In 2002, Windward Passage, the winner of that year’s Rebel Stakes (gr. III), was No. 21 on the list and didn’t draw into the field despite the scratch of Danthebluegrassman the day before the Derby. The breeder/owner of Windward Passage? Team Valor Racing, headed by Barry Irwin, who won this year’s Derby with Animal Kingdom.

“It’s not so much an owner’s question as it is how it affects the bettors,” Irwin said recently. “It’s the advance wagering on Friday; that’s the issue as far as I can see.”

It’s an issue that doesn’t hold a whole lot of water. While there is advance wagering, it has traditionally been a small fraction of what is bet on the Derby. And, as more wagering moves online, refunds become less of a hassle.

For the owners, it allows that shot at the roses, despite the longshot odds. As for Windward Passage, he shipped to Texas and finished fourth in the Lone Star Derby (gr. III).

“In real life if your horse is that far down on the list, the chances of your horse being the Derby winner are pretty slim anyway,” Irwin said. “So, if you’re going to knock out a contender, that’s one thing; but if you’re just filling the gate, that’s another thing.”

Once horses are entered, there needs to be a better way of determining post positions. A blind draw is fine for a giveaway at a carnival or a kid’s birthday party, but a blind draw for a sporting event of the Derby’s magnitude is wrong. While it creates some suspense and garners some airtime, it’s time for this method to go.

We couldn’t agree more with Matthew Gatsas’ “Industry Voices” editorial in the April 30 edition of The Blood-Horse (page 1156). He wrote: “Simply give the connections of the top earner the first pick, continue down the list, and the 20th selection goes to the final qualifier.”

He pointed out that no other major sport relies on the blind draw, and he’s right. Home field advantage in the playoffs based on regular season performance is in play for the NFL, NBA, MLB, and NHL. The fastest qualifiers get the best slots in NASCAR and other motor sports.
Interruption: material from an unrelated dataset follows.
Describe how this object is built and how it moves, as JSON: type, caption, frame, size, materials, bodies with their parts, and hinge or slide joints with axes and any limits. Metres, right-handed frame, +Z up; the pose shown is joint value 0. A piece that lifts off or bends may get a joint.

Even the NCAA men’s and women’s college basketball tournaments—March Madness—are seeded.

While there are plenty of upsets during March Madness, and the No. 1-seeded teams don’t always reach the Final Four, everyone knows the best horse doesn’t always win the Derby. That’s the sporting life. However, in the case of the Derby, the better horses have earned the right to be given better chances.


Was Animal Kingdom’s Derby Win a Loss for the Preakness???
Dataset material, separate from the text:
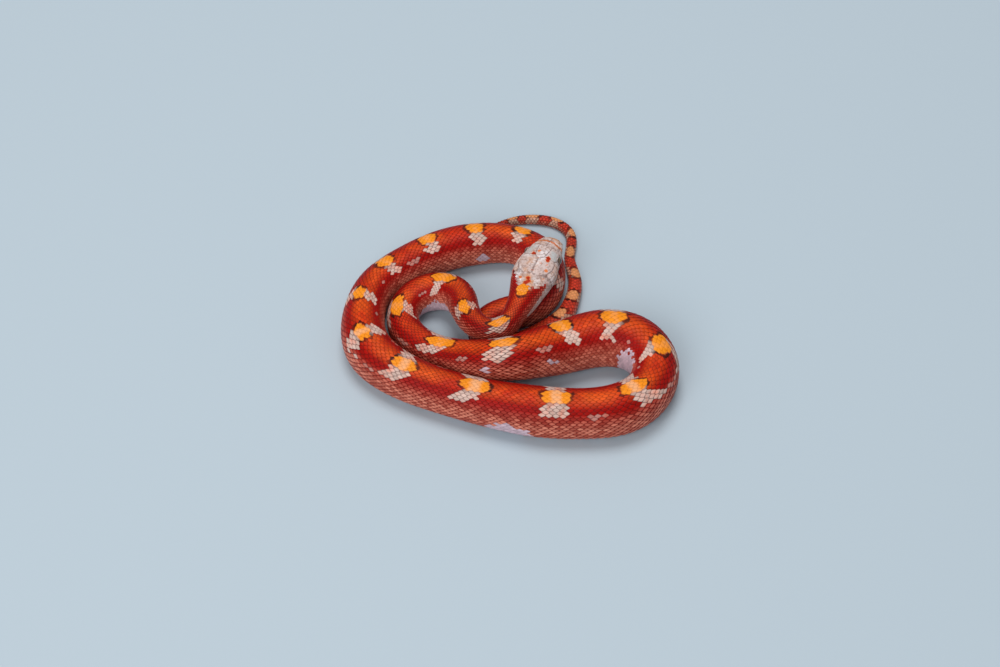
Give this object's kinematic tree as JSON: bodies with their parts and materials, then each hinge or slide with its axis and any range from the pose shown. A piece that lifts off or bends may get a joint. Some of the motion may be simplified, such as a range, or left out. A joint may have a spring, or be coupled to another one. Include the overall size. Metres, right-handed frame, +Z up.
{
  "type": "corn snake",
  "caption": "Young corn snake lying coiled on the floor with its head resting on the coil and its thin tail curled behind, a life-size still model.",
  "frame": {"origin": "on the floor under the middle of the coil's bounding box", "axes": "+X to the right of the view in the picture, +Y away from the viewer, +Z up"},
  "size_m": [0.0994, 0.0891, 0.0192],
  "materials": {
    "head_skin": "satin scales, grey and pale with orange spots",
    "neck_skin": "satin scales, orange red",
    "torso_skin": "satin scales, red with orange saddles",
    "tail_skin": "satin scales, red brown with tan bands",
    "eye": "gloss, dark brown"
  },
  "bodies": {
    "root": {"head": "head_skin", "eye_left": "eye", "eye_right": "eye", "neck": "neck_skin", "torso_1": "torso_skin", "torso_2": "torso_skin", "torso_3": "torso_skin", "torso_4": "torso_skin", "torso_5": "torso_skin", "torso_6": "torso_skin", "torso_7": "torso_skin", "torso_8": "torso_skin", "torso_9": "torso_skin", "torso_10": "torso_skin", "torso_11": "torso_skin", "torso_12": "torso_skin", "tail_1": "tail_skin", "tail_2": "tail_skin", "tail_3": "tail_skin"}
  },
  "joints": []
}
This week’s LET IT RIDE.COM HOT TOPIC comes from Rick Snider of The Washington Examiner…take a read and VOICE AN OPINION!

Animal Kingdom’s win is loss for Preakness

The Preakness Stakes appears to be an afterthought on the Triple Crown trail.

After Animal Kingdom’s long-shot victory in perhaps the poorest Kentucky Derby field since 1983, few of those horses are progressing to Pimlico Race Course on May 21. Runner-up Nehro will head to the Belmont Stakes, hoping to beat a tiring Animal Kingdom there. Only Derby losers Mucho Macho Man (third), Shackleford (fourth) and favorite Dialed In (eighth) have committed to the Preakness.

Translation: This Triple Crown leg looks more boring than the NFL labor talks.

The 14-horse starting gate won’t be short on entrants; nine non-Derby runners are possible. However, there’s no star power. Animal Kingdom’s victory at the Derby might have been a fluke, and none of the sport’s top 3-year-olds is healthy. Uncle Mo, once considered a legitimate Triple Crown threat, is sick. Toby’s Corner is also on the mend.

Horse racing has enough trouble attracting crowds without losing its few big names. Crowds at Pimlico plummeted in 2009 after major infield changes, including the ban on bringing in alcohol. Last year’s Preakness saw a recovery to about 95,760, but that still was 21 percent short of 2007’s record crowds. In other words, Pimlico drew significantly smaller crowds despite a more wholesome family atmosphere with quality entertainment.

Nothing draws fans like a big horse, though, and Animal Kingdom doesn’t rate despite a legitimate Derby victory. Belmont will draw heavily should Animal Kingdom also win the Preakness, but for now he’s just some lucky horse from Churchill Downs. Maybe if he was called Animal House and ridden by John Belushi the public might come, but even the colt’s local ties — he’s stabled in Fair Hill, Md., near the Delaware border under trainer Graham Motion — won’t be enough.

The question is whether Animal Kingdom can replicate the quick rise of Derby-winning predecessors Charismatic (1999), Funny Cide (2003) and War Emblem (2005) by also taking the Preakness.

Certainly, Animal Kingdom is an intriguing horse. It’s not often a Derby winner has also won on grass and synthetic tracks in just five career starts. Indeed, he was the first Derby winner with only four previous races since 1918.

Maybe we’re seeing the rise of the next great champion. A resume that includes wins on three racing surfaces surely provides options. Still, Animal Kingdom has no drawing power. His only previous stakes victory was the modest Grade 3 Spiral, which is like hitting a homer at Hagerstown.

The Preakness is an entirely different race than the Derby. It requires speed and tactics rather than the cavalry charge of nearly 20 horses in Louisville. Dialed In may be the favorite; Preakness bettors often have seen a badly beaten Derby choice rebound in Baltimore. If Dialed In stays close early, he has a real chance of beating Animal Kingdom. That is, unless Animal Kingdom proves he’s legit.

And that’s why there are betting machines.